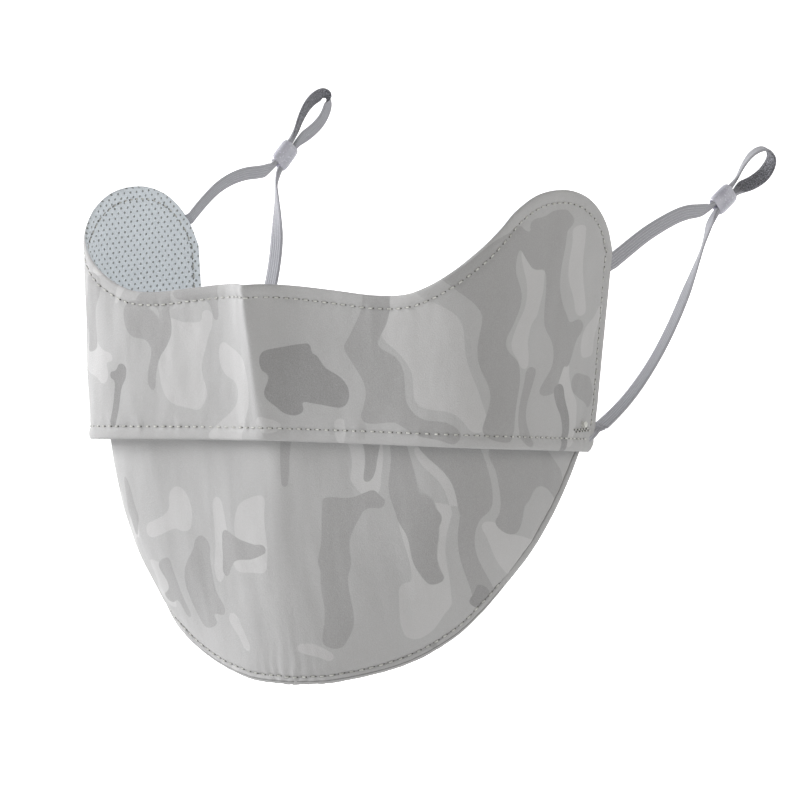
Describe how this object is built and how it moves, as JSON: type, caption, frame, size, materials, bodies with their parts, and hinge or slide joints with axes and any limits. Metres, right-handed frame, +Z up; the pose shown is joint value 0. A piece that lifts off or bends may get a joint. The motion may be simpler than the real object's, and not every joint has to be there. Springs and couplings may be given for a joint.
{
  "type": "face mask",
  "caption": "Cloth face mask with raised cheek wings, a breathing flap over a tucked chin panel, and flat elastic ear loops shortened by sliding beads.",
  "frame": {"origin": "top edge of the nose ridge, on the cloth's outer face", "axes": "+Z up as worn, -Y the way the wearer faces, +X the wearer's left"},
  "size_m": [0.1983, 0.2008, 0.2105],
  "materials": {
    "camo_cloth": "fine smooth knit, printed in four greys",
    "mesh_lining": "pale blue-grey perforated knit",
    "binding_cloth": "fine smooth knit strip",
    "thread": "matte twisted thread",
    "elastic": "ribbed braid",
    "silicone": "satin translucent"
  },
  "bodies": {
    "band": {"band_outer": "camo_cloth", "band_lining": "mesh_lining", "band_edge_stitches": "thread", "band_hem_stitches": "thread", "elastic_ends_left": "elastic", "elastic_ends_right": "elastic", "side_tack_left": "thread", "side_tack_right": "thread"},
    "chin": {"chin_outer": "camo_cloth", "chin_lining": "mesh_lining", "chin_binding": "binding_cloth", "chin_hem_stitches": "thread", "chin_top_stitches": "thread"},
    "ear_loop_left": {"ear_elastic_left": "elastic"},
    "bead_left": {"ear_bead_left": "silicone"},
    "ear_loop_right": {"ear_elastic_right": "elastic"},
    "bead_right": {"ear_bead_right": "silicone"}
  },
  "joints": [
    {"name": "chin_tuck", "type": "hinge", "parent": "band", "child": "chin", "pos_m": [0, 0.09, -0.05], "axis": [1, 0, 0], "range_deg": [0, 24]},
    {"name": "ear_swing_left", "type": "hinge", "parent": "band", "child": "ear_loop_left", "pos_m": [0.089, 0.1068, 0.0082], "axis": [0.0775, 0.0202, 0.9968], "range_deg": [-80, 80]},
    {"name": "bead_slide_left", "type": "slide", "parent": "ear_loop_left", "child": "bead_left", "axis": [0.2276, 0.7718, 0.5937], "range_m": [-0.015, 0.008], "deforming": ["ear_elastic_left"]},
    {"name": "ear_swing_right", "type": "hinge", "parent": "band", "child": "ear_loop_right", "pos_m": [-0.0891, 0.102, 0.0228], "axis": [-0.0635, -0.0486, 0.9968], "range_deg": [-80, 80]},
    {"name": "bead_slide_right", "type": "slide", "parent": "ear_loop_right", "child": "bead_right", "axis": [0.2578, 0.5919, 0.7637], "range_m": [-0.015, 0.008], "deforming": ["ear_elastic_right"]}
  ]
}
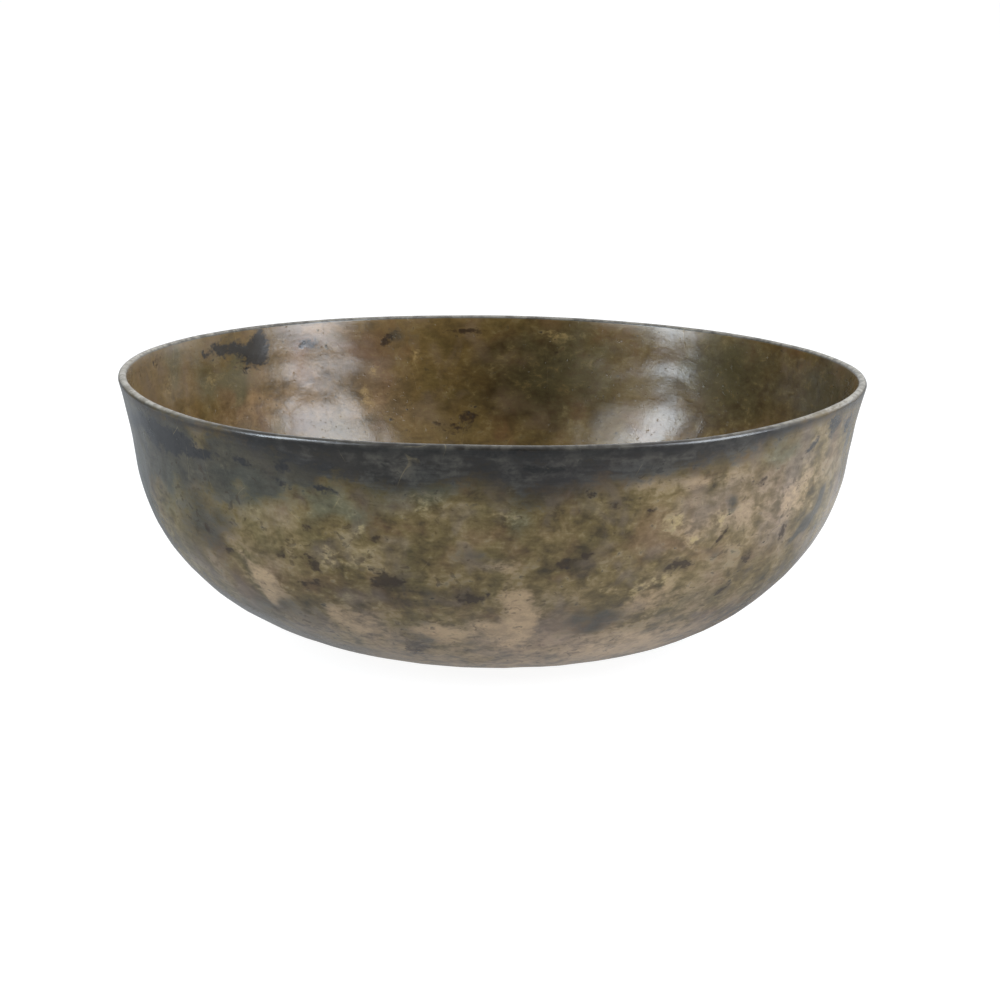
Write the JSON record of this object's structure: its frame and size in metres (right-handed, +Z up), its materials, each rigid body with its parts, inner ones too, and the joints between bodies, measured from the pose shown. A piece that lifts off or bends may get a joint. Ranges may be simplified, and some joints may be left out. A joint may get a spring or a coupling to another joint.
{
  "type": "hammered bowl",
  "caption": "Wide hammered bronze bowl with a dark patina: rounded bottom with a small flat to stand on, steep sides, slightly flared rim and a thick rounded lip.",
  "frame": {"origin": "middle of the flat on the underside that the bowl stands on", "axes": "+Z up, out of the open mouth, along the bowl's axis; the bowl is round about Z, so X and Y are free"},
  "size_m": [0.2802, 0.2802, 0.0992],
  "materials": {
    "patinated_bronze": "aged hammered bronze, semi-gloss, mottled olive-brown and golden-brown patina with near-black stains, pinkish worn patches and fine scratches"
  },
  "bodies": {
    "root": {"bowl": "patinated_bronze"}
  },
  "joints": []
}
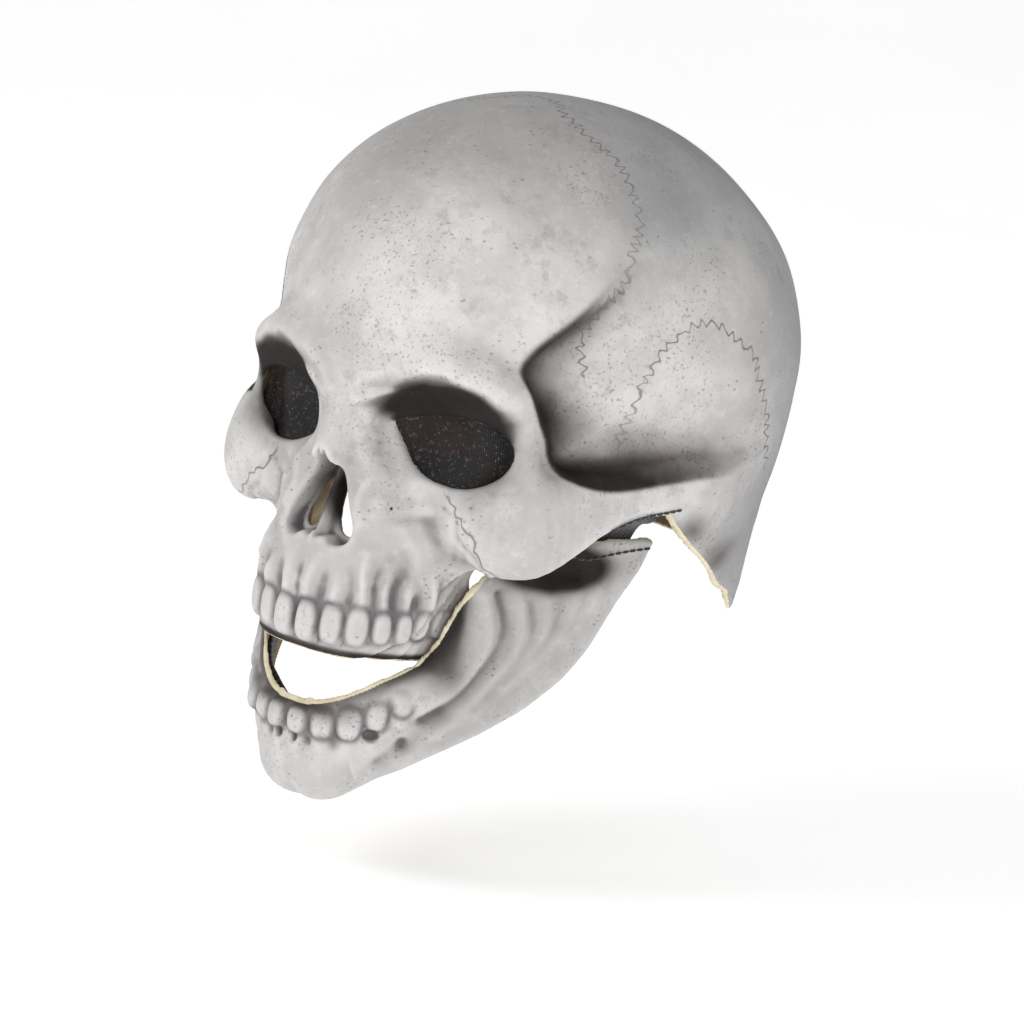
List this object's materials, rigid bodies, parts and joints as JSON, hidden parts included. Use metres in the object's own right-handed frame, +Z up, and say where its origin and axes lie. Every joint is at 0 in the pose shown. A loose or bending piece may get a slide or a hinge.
══════════════════════════════
- _Problem requirements_
Nothing but the lines from the one with "Write the JSON" through the last line should be repeated, each exactly as it stands.

- _Task output_
Write the JSON record of this object's structure: its frame and size in metres (right-handed, +Z up), its materials, each rigid body with its parts, inner ones too, and the joints between bodies, measured from the pose shown. A piece that lifts off or bends may get a joint. Ranges may be simplified, and some joints may be left out. A joint may get a spring or a coupling to another joint.
{
  "type": "hammered bowl",
  "caption": "Wide hammered bronze bowl with a dark patina: rounded bottom with a small flat to stand on, steep sides, slightly flared rim and a thick rounded lip.",
  "frame": {"origin": "middle of the flat on the underside that the bowl stands on", "axes": "+Z up, out of the open mouth, along the bowl's axis; the bowl is round about Z, so X and Y are free"},
  "size_m": [0.2802, 0.2802, 0.0992],
  "materials": {
    "patinated_bronze": "aged hammered bronze, semi-gloss, mottled olive-brown and golden-brown patina with near-black stains, pinkish worn patches and fine scratches"
  },
  "bodies": {
    "root": {"bowl": "patinated_bronze"}
  },
  "joints": []
}
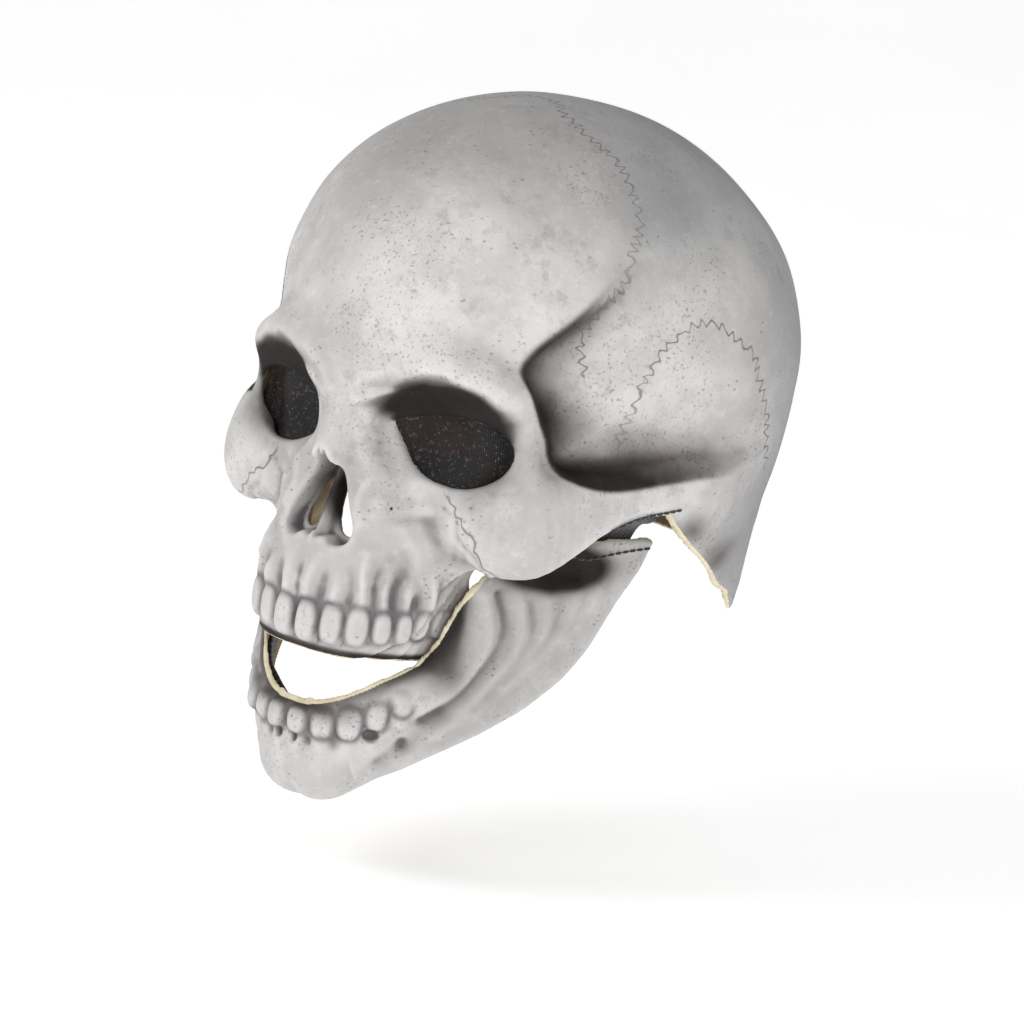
List this object's materials, rigid bodies, parts and joints as JSON, hidden parts included. Use metres in the object's own right-handed frame, +Z up, and say where its origin and axes lie. Every joint is at 0 in the pose shown. A loose or bending piece may get a slide or a hinge.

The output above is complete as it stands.